Some of the positive clinical observations mentioned above prompted a series of cellular and animal research studies about the effects of ω-3 PUFAs on MS development. As described above, several different groups (including our own) have reported that ω-3 PUFAs could inhibit the activation of NF-κB via increasing the expression of PPARs (24, 30, 125–128), which in turn reduces the production of inflammatory markers. In a combinatorial treatment with DHA and all-trans-retinoic acid (a bioactive derivative of vitamin A), the expression of IL-17 and RORγt gene, which is vital for the initiation and progression of MS, was significantly attenuated in the PBMCs isolated from the patients with relapsing-remitting multiple sclerosis (129). Addition of EPA and DHA in cultured cells significantly decreased the production and activity of matrix metalloproteinase-9 (MMP-9) and inhibited the migration of human T cell derived from the PBMCs from MS patients, which implied the reduction of infiltrating capability of T-cells (130).
Kong et al. first reported in 2011 that dietary ω-3 fatty acids could suppress EAE in an animal model (73). Their extensive work showed that pretreatment of bone marrow-derived dendritic cells (DC) with DHA could prevent LPS-induced DC maturation and weaken the stimulation of antigen-specific T cells (73). Consistent with these in vitro observations, the results from the animal model further demonstrated decreased numbers of IFNγ- and IL-17-producing CD4+ T cells in both spleen and CNS (73). In another independent study, the mice with myelin oligodendrocyte glycoprotein (MOG)-induced EAE showed a significant delay in onset and amelioration in severity by DHA-enriched diet (131). In such context, the female mice were fed 4 weeks of either the control diet, or the diet containing 0.3 or 1.0% DHA in either phospholipid (PL) form or triacylglycerol (TAG) form pre-EAE induction and for 4 weeks post-EAE induction. The TAG-form DHA appeared to be effective in lower daily scores in the early phase of EAE during day 9–16 while PL-form DHA was effective in decreasing daily scores in the final outcome during day 23–28 (131). Increasing EPA content in the diet appeared to have the benefit similar to that of DHA-enriched diet. Unoda et al. found that EPA-enriched diet significantly lowered clinical EAE scores, and remarkably inhibited the production of IFN-γ and IL-17 (132). Consistent with these findings in the nutritional intervention studies, modeling of MS with cuprizone in the fat-1 mice revealed that endogenous production of ω-3 PUFAs strongly promoted remyelination after a toxic injury to CNS oligodendrocytes via modulation of the immune system (133, 134). Interestingly, some of the protective effects were mediated at least in part through EPA-derived lipid metabolites, such as 18-HEPE by acting directly on oligodendrocytes and neurons (133, 134). Taken together, the findings coming out of the clinical investigations and animal models provided the hope of applying high dose of EPA/DHA agents in the treatment of MS.

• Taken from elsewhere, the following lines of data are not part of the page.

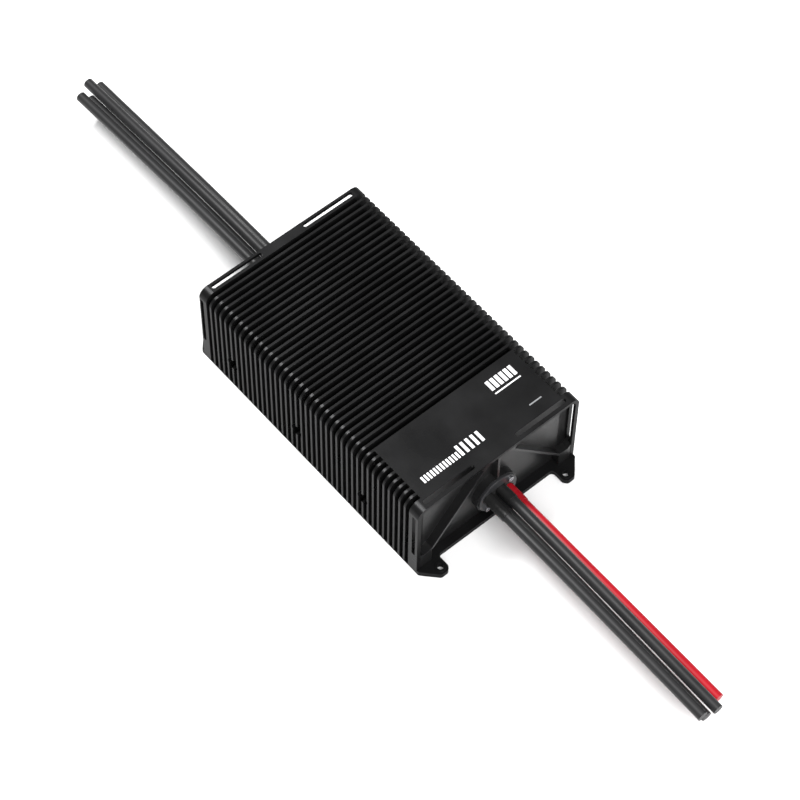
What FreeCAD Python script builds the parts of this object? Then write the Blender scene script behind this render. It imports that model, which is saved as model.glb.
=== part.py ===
"""Electronic speed controller: a finned aluminium shell over a footed base, with four cables at each end.

Frame: millimetres, +X towards the end with the red cable, +Y across, +Z up. The origin is
on the surface that the feet stand on, under the middle of the body.
"""

import FreeCAD, Part

import math
import os

import Sketcher

from FreeCAD import Placement, Rotation, Vector

FRONT, REAR = 1, -1

# The driving dimensions, in millimetres. Each becomes a cell of the sheet.
SIZES = {
    # shell
    "body_length": 162.4,
    "body_width": 100.0,
    "body_height": 55.0,
    "corner_radius": 5.0,
    "fin_pitch": 3.8,
    "fin_gap": 2.5,
    "fin_depth": 5.0,
    "fin_foot": 0.5,
    "rear_shift": 0.45,
    "label_width": 86.0,
    "cavity_width": 82.0,
    "cavity_height": 46.0,
    "seat_x": 70.2,
    "wall_end_x": 76.4,
    "seat_width": 85.0,
    "seat_height": 47.5,
    "lip_side": 2.1,
    "lip_top": 2.0,
    "slot_x": 78.25,
    "slot_width": 2.4,
    "slot_length": 31.0,
    "slot_y": 28.4,
    "side_slot_x": 78.9,
    "side_slot_width": 2.3,
    "side_slot_low": 15.0,
    "side_slot_high": 49.0,
    # screws
    "side_screw_z": 18.2,
    "side_screw_x": -8.05,
    "side_screw_pitch": 49.4,
    "screw_diameter": 3.0,
    "screw_head": 5.5,
    "base_screw_head": 4.6,
    "head_recess": 7.2,
    "base_screw_x": 79.0,
    "base_screw_y": 43.8,
    # base
    "floor": 3.0,
    "ear_tip_x": 90.8,
    "ear_inner_y": 36.6,
    "foot_x": 87.0,
    "foot_y": 40.0,
    "foot_hole": 3.4,
    "foot_pad": 5.6,
    "rail_width": 4.0,
    "rail_height": 24.0,
    "rail_length": 136.0,
    # end frames
    "seal": 1.0,
    "boss_radius": 12.2,
    "boss_face_x": 80.7,
    "rib": 1.3,
    "rib_face_x": 81.0,
    "rib_top_y": 7.0,
    "block_y": 40.4,
    "block_top": 12.3,
    # glands and cables
    "bundle_z": 21.5,
    "gland_radius": 11.6,
    "gland_plate": 1.3,
    "gland_screw_y": 6.9,
    "gland_screw_rise": 6.4,
    "gland_screw_head": 3.2,
    "gland_screw_diameter": 2.5,
    "cable": 5.4,
    "sleeve": 6.1,
    "cable_step": 4.27,
    "middle_cables_y": -0.4,
    "middle_cables_step": 3.97,
    "cable_lift": 2.4,
    "cable_inner_x": 56.0,
    # inside
    "power_board_z": 40.0,
    "power_board_length": 134.0,
    "power_board_width": 76.0,
    "board": 2.0,
    "post_radius": 3.5,
    "power_post_x": 63.0,
    "power_post_y": 34.0,
    "control_post_x": 36.0,
    "control_post_y": 30.0,
    "control_board_z": 6.0,
    "capacitor_radius": 8.0,
    "capacitor_length": 27.0,
    "capacitor_pitch": 17.5,
    "capacitor_row": 24.0,
    "transistor_pitch": 13.0,
    "transistor_row": 17.0,
    "transistor_height": 2.4,
}


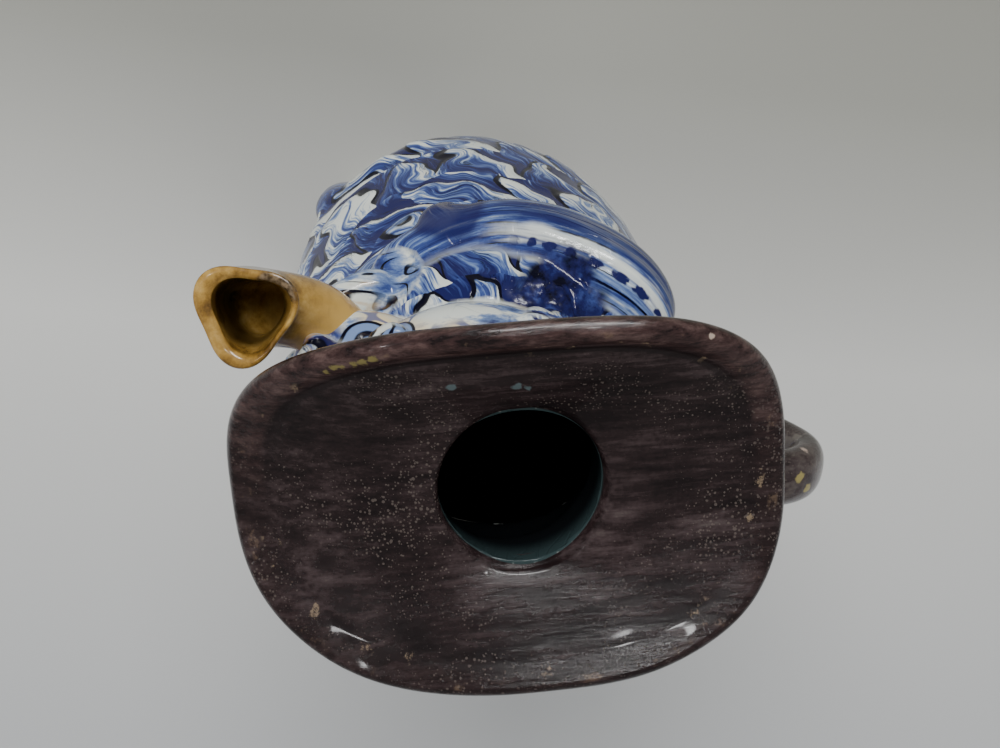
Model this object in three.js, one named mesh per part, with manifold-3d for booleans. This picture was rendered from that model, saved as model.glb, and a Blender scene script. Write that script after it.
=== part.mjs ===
// Monkey jug: a hollow tin-glazed jug in the form of a seated monkey with a turned head and a cocked
// hat. The filling hole is in the dished hat, a pinched horn spout leaves the monkey's mouth and a
// strap handle stands at its back. Millimetres, +Z up, origin at the centre of the foot's underside;
// the monkey's chest faces -Y and its right side -X.

import * as THREE from 'three';
import { mergeVertices } from 'three/addons/utils/BufferGeometryUtils.js';
import Module from 'manifold-3d';

const wasm = await Module();
wasm.setup();

// Driving dimensions
const figureHeight = 208;        // underside of the foot to the rim of the filling hole
const wall = 5;                  // thickness of the clay wall
const floorThickness = 6;
const footDiameter = 86;
const footHeight = 8;
const bellyDiameter = 122;
const shoulderDiameter = 98;
const mouthBore = 44;            // filling hole in the hat
const neckDepth = 11;            // straight wall below the rim of the filling hole
const headFullness = 11;         // how far the head stands out past the wall of the filling hole
const brimLength = 140;
const brimWidth = 95.5;
const brimThickness = 6.5;
const brimFrontShift = 3;        // how far the brim reaches further over the face than over the back
const sideCurl = 19;             // rise of the brim's sides
const frontDroop = 15;
const backRise = 1.5;
const spoutBore = 13;
const spoutWall = 3.6;
const spoutMouth = 25;           // across the pinched lip
const handleWidth = 17;
const handleThickness = 12;
const fingerGap = 15;            // clear space between handle and back
const handleShow = 26;           // how far the handle stands out past the back of the hat
const tuftRelief = 1.6;          // how far the tufts of the coat stand up
const tuftColumns = 16;
const tuftRows = 7;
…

The promising findings coming from the cumulative research work over the last decade solidified the role of ω-3 PUFAs as a potential candidate to prevent or even treat such autoimmune diseases as type 1 diabetes, RA, SLE, MS. Undoubtedly, many of the beneficial effects of ω-3 PUFAs can be traced back to their anti-inflammation actions; however, other mechanisms, such as the regulation of mTOR activity may also be in place. Although still facing some technical issues, particularly clinical evaluation of efficacy and safety, the use of high dosages of EPA/DHA or fat-1 gene therapy to generate endogenousω-3 PUFAs have a huge potential in the clinical treatment of these debilitating diseases.